What happened next was even more surprising. The following day, Ms. Ryan announced that the two items, missing for almost a year, had been found. They were, so to speak, hiding in plain sight. Perhaps not plain sight, as they were obscured by other works on the shelf, but they were discovered just 80 feet away from the place they should have been. There they were, hidden among the other material in Row 14B, Bay 3, Shelf 2. Conservation Officer Lauren Schott discovered them while conducting another search. Miss Schott was quoted as saying, “I was shocked to find the two prints, but it really was just luck of the draw. Anyone of the team that’s been looking for the Dürer and Rembrandt could have found them.”

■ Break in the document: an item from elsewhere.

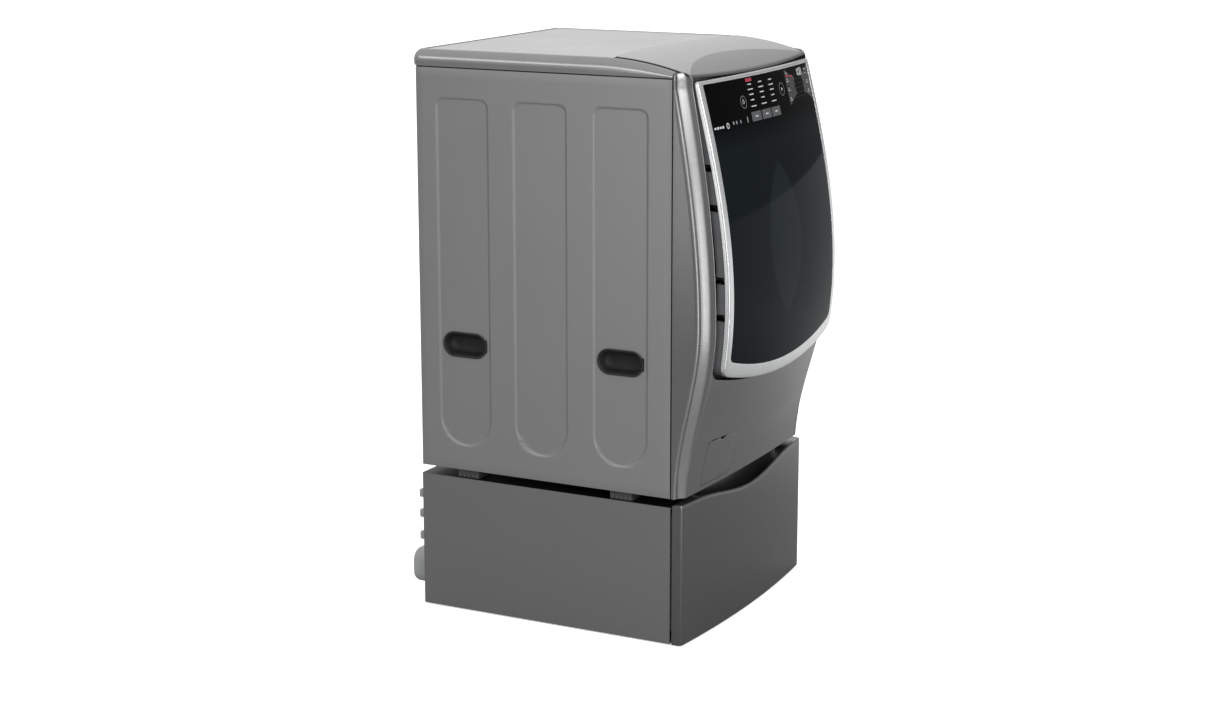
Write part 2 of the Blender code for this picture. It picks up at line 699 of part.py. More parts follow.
def make_suspension(paints):
    dress(
        paints["concrete"],
        arc_block("counterweight_lower", 0.219, 0.292, 0.022, 0.0480, 200, 340),
        arc_block("counterweight_upper", TUB_R + 0.0015, TUB_R + 0.058, 0.10, 0.28, 62, 118, 8),
    )
    for name, side in (("spring_left", -1), ("spring_right", 1)):
        low, high = 1.145, 1.345
        t = np.linspace(0, 1, 57)
        coil = 0.011 * np.ones_like(t)
        turn = 2 * np.pi * 7 * t
        path = np.stack([
            side * 0.318 + coil * np.cos(turn), 0.36 + coil * np.sin(turn), low + (high - low) * t
        ], -1)
        dress(paints["zinc"], swept(name, path, 0.0018, 5))
    for name, side in (("damper_left", -1), ("damper_right", 1)):
        foot = np.array([side * 0.295, 0.33, CABINET_BOTTOM + 0.0135])
        head = np.array([side * 0.215, 0.33, 0.6855])
        damper = swept(name, [foot, foot + (head - foot) * 0.5], 0.016, 12)
        join(damper, swept("piston", [foot + (head - foot) * 0.4, head], 0.006, 8))
        dress(paints["dark"], damper)


def make_service(paints):
    """Drain pump, its filter cap and the small flap in front of them."""
    pump = rod("drain_pump", "y", (-0.193, 0, 0.434), 0.034, 0.010, 0.130, 20)
    cut(pump, rod("bore", "y", (-0.193, 0, 0.434), 0.0285, -0.05, 0.080, 20))
    join(pump, box("pump_foot", -0.225, -0.161, 0.020, 0.110, CABINET_BOTTOM + 0.0130, 0.404))
    dress(paints["white"], pump)
    cap = rod("filter_cap", "y", (-0.193, 0, 0.434), 0.0278, -0.004, 0.060, 20)
    join(cap, box("grip", -0.198, -0.188, -0.0160, 0.0, 0.412, 0.456))
    dress(paints["dark"], cap)
    xs = np.linspace(-0.2900, -0.0960, 7)
    rings = []
    for z in (0.3800, 0.405, 0.430, 0.455, 0.480, 0.5000):
        def face(x, back):
            p, e = float(corner_y(z)), float(panel_rise(z))
            bulge = 0.0101 + 0.0089 * float(smooth((z - CABINET_BOTTOM) / 0.27))
            return -p - e - bulge * (1 - (x / 0.3415) ** 2) + back
        ring = [(x, face(x, 0.0), z) for x in xs]
        ring += [(x, face(x, 0.0022), z) for x in xs[::-1]]
        rings.append(ring)
    flap = loops("service_flap", rings)
    combine(flap, prism("edge", rounded(-0.2670, -0.1110, 0.3845, 0.4955, 0.0115), "y", -0.2, 0.1), "INTERSECT")
    cut(flap, box("notch", -0.1980, -0.1700, -0.2, 0.0, 0.4895, 0.5100))
    dress(paints["brushed"], flap)


# ---------------------------------------------------------------- pedestal

def pedestal_front(x, back=0.0):
    return -(0.031 + 0.0202 * (1 - (np.asarray(x) / HALF) ** 2)) + back


def make_pedestal(paints):
    body = box("pedestal_cabinet", -HALF, HALF, 0.0015, DEPTH, 0.003, PEDESTAL_TOP)
    cut(body, box("under", -HALF + SHEET, HALF - SHEET, 0.0015 + SHEET, DEPTH - SHEET, -0.1, 0.012))
    cut(body, box("inside", -HALF + SHEET, HALF - SHEET, -0.1, DEPTH - SHEET, 0.012 + SHEET, PEDESTAL_TOP - 0.006))
    cut(body, box("top_hole", -0.30, 0.30, 0.07, 0.64, 0.3, 0.4))
    dress(paints["sheet_dark"], body)
    cover = box("pedestal_rear_cover", -0.345, -0.060, DEPTH + GAP, DEPTH + 0.016, 0.040, 0.315)
    bulb = prism("bulb", rounded(-0.347, -0.130, 0.042, 0.132, 0.03), "y", DEPTH + 0.010, DEPTH + 0.052)
    join(cover, bulb)
    for z in (0.176, 0.235, 0.289):
        join(cover, box("clip", -0.350, -0.335, DEPTH + 0.006, DEPTH + 0.024, z - 0.011, z + 0.011))
    dress(paints["plastic"], cover)

    xs = np.linspace(-HALF, HALF, 17)
    scoop = 0.3600 - 0.030 * np.cos(np.clip(xs / 0.30, -1, 1) * np.pi / 2) ** 2
    outer = np.stack([xs, pedestal_front(xs)], -1)
    rings = []
    for x, y, top in zip(xs, outer[:, 1], scoop):
        rings.append([(x, y, 0.002), (x, y, float(top)), (x, y + 0.020, float(top) + 0.004), (x, -0.0035, 0.356),
                      (x, -0.0035, 0.002)])
    face = loops("drawer_front", rings)
    cut(face, prism("pull", rounded(-0.24, 0.24, 0.285, 0.3405, 0.02), "y", -0.042, -0.0065))
    hand = loops("hand", [
        [(x, y, z) for y, z in ((-0.0420, 0.30), (-0.0065, 0.30), (-0.0065, 0.40), (-0.0420, 0.40))]
        for x in (-0.22, 0.22)
    ])
    cut(face, hand)
    dress(paints["brushed_dark"], face)

    inner = HALF - SHEET - 0.018
    drawer = box("drawer_box", -inner, inner, -0.0029, 0.655, 0.030, 0.330)
    cut(drawer, rod("well", "z", (MINI_X, MINI_Y, 0), 0.255, 0.075, 0.5, 32))
    cut(drawer, box("front_well", -0.28, 0.28, 0.010, 0.066, 0.075, 0.5))
    for side in (-1, 1):
        cut(drawer, box("groove", side * inner - 0.006, side * inner + 0.006, -0.01, 0.70, 0.150, 0.190))
    dress(paints["plastic"], drawer)
    for name, side in (("slide_left", -1), ("slide_right", 1)):
        out = HALF - SHEET - 0.0004
        ends = sorted((side * out, side * (inner - 0.0050)))
        dress(paints["zinc"], box(name, ends[0], ends[1], 0.02, 0.64, 0.156, 0.184))

    centre = (MINI_X, MINI_Y, 0)
    tub = lathe(
        "mini_tub", "z", centre,
        [(0.245, 0.300), (0.251, 0.300), (0.251, 0.084), (0.020, 0.084), (0.020, 0.088), (0.245, 0.088)],
        32,
    )
    drum = lathe(
        "mini_drum", "z", centre,
        [(0.222, 0.292), (0.228, 0.292), (0.228, 0.094), (0.020, 0.094), (0.020, 0.097), (0.222, 0.097)],
        32,
    )
    pulsator = lathe(
        "pulsator", "z", centre,
        [(0.0002, 0.0975), (0.120, 0.0975), (0.124, 0.104), (0.030, 0.122), (0.0002, 0.126)], 28, closed=False,
    )
    for k in range(3):
        angle = 2 * math.pi * k / 3
        c, s = math.cos(angle), math.sin(angle)
        rings = []
        for r, z in ((0.015, 0.134), (0.112, 0.113)):
            rings.append([
                (MINI_X + r * c - w * s, MINI_Y + r * s + w * c, h)
                for w, h in ((-0.006, 0.100), (0.006, 0.100), (0.003, z), (-0.003, z))
            ])
        join(pulsator, loops("fin", rings))
    lid = lathe(
        "mini_lid", "z", centre,
        [(0.0002, 0.3315), (0.235, 0.3315), (0.240, 0.3345), (0.232, 0.3400), (0.0002, 0.3430)], 32, closed=False,
    )
    dress(paints["tub"], tub)
    dress(paints["steel"], drum)
    dress(paints["white"], pulsator)
    dress(paints["clear"], lid)


def make_clips(paints):
    """Feet of the washer, each held to the pedestal by a bracket at the side of the gap."""
    for side, tag in ((-1, "left"), (1, "right")):
        for where, y in (("front", 0.139), ("rear", 0.573)):
            x = side * (HALF - 0.030)
            clip = box(f"clip_{tag}_{where}", x - 0.022, x + 0.022, y - 0.030, y + 0.030,
                       PEDESTAL_TOP + 0.0004, CABINET_BOTTOM - 0.0004)
            edge = side * (HALF - 0.0065)
            cut(clip, box("step", min(edge, side * HALF), max(edge, side * HALF), y - 0.05, y + 0.05, 0.3615, 0.40))
            dress(paints["foot"], clip)
    for side, tag in ((-1, "left"), (1, "right")):
        for where, y in (("front", 0.060), ("rear", 0.640)):
            foot = lathe(
                f"foot_{tag}_{where}", "z", (side * 0.315, y, 0),
                [(0.0002, 0.0), (0.022, 0.0), (0.022, 0.008), (0.006, 0.0112), (0.006, 0.0114), (0.0002, 0.0114)],
                20, closed=False,
            )
            dress(paints["foot"], foot)


PAINTS = {
    "sheet": ((0.27, 0.27, 0.28), 0.42, 0.7),
    "sheet_dark": ((0.16, 0.16, 0.17), 0.42, 0.7),
    "brushed": ((0.30, 0.30, 0.31), 0.32, 0.9),
    "brushed_dark": ((0.20, 0.20, 0.21), 0.34, 0.9),
    "silver": ((0.72, 0.73, 0.74), 0.25, 0.8),
    "silver_dark": ((0.42, 0.43, 0.44), 0.28, 0.8),
    "inset": ((0.60, 0.61, 0.62), 0.35, 0.4),
    "smoked": ((0.015, 0.018, 0.022), 0.05, 0.0),
    "clear": ((0.75, 0.80, 0.82), 0.05, 0.0),
    "grey": ((0.14, 0.14, 0.145), 0.5, 0.0),
    "dark": ((0.05, 0.05, 0.055), 0.5, 0.0),
    "black": ((0.02, 0.02, 0.02), 0.5, 0.0),
    "board": ((0.02, 0.06, 0.03), 0.5, 0.0),
    "white": ((0.75, 0.75, 0.74), 0.4, 0.0),
    "plastic": ((0.55, 0.56, 0.57), 0.45, 0.0),
    "tub": ((0.50, 0.51, 0.52), 0.5, 0.0),
    "rubber": ((0.12, 0.12, 0.125), 0.7, 0.0),
    "steel": ((0.62, 0.62, 0.63), 0.25, 1.0),
    "cast": ((0.45, 0.45, 0.46), 0.5, 0.9),
    "zinc": ((0.55, 0.56, 0.58), 0.35, 0.9),
    "copper": ((0.55, 0.27, 0.12), 0.4, 0.8),
    "concrete": ((0.38, 0.38, 0.37), 0.9, 0.0),
    "foot": ((0.08, 0.08, 0.085), 0.6, 0.0),
}


def main():
    for old in list(bpy.data.objects):
        bpy.data.objects.remove(old)
    paints = {name: material(name, *values) for name, values in PAINTS.items()}
    make_front_panel(paints)
    make_bulkhead(paints)
    make_cabinet(paints)
    make_top(paints)
    make_door(paints)
    make_hinges(paints)
    make_drum(paints)
    make_suspension(paints)
    make_service(paints)
    make_pedestal(paints)
    make_clips(paints)


main()
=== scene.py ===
"""Front load washing machine on a drawer pedestal: the visible surfaces, built round the packed CAD frame."""
import math

import bmesh
import bpy
import numpy as np
from mathutils import Matrix, Vector


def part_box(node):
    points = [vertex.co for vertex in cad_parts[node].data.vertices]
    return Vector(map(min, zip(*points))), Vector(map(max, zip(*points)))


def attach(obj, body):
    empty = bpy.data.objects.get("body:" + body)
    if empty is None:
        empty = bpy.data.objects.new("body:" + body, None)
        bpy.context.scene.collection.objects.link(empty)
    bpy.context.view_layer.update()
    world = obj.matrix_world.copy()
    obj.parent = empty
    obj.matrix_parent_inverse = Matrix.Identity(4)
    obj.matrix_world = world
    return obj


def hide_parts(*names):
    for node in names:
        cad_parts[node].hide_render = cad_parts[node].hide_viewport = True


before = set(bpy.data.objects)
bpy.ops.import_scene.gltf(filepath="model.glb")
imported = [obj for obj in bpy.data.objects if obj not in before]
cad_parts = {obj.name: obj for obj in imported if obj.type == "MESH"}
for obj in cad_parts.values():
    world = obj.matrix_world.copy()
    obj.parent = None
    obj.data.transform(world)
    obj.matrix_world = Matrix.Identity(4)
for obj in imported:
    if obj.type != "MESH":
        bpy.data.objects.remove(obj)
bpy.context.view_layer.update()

bl_info = {
    "name": "Front load washing machine",
    "version": (1, 0, 0),
    "blender": (4, 5, 0),
    "location": "3D View > Sidebar > Washer",
    "description": "Builds the surfaces and finishes of a front load washing machine on a drawer pedestal",
    "category": "Object",
}

# ---------------------------------------------------------------- sizes, metres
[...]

President Ryan released a statement in which she said, “We’re thrilled to have found these treasures right here at home. They were found safe and sound, simply misfiled. BPL is still committed to enhanced security and a full inventory, but today is a day of celebration for the entire team at BPL. The staff couldn’t be happier after hundreds of hours of searching. I want to thank the FBI, Boston Police Department, and US Attorney’s Office for their work throughout this period.”
All's well that ends well. Maybe. The sudden turn of events left a few people scratching their heads. However, those at the library are confident the missing prints were there all along, not returned to the wrong shelf more recently. Meanwhile, Ms. Ryan's resignation still stands. A library president has seemingly resigned because a couple of prints were put back on the wrong shelf. Other than this small case of misfiling, Ms. Ryan has a sterling reputation in the field. There are undoubtedly some valuable lessons to be learned from this very strange case at the Boston Public Library, but whatever they are escapes me.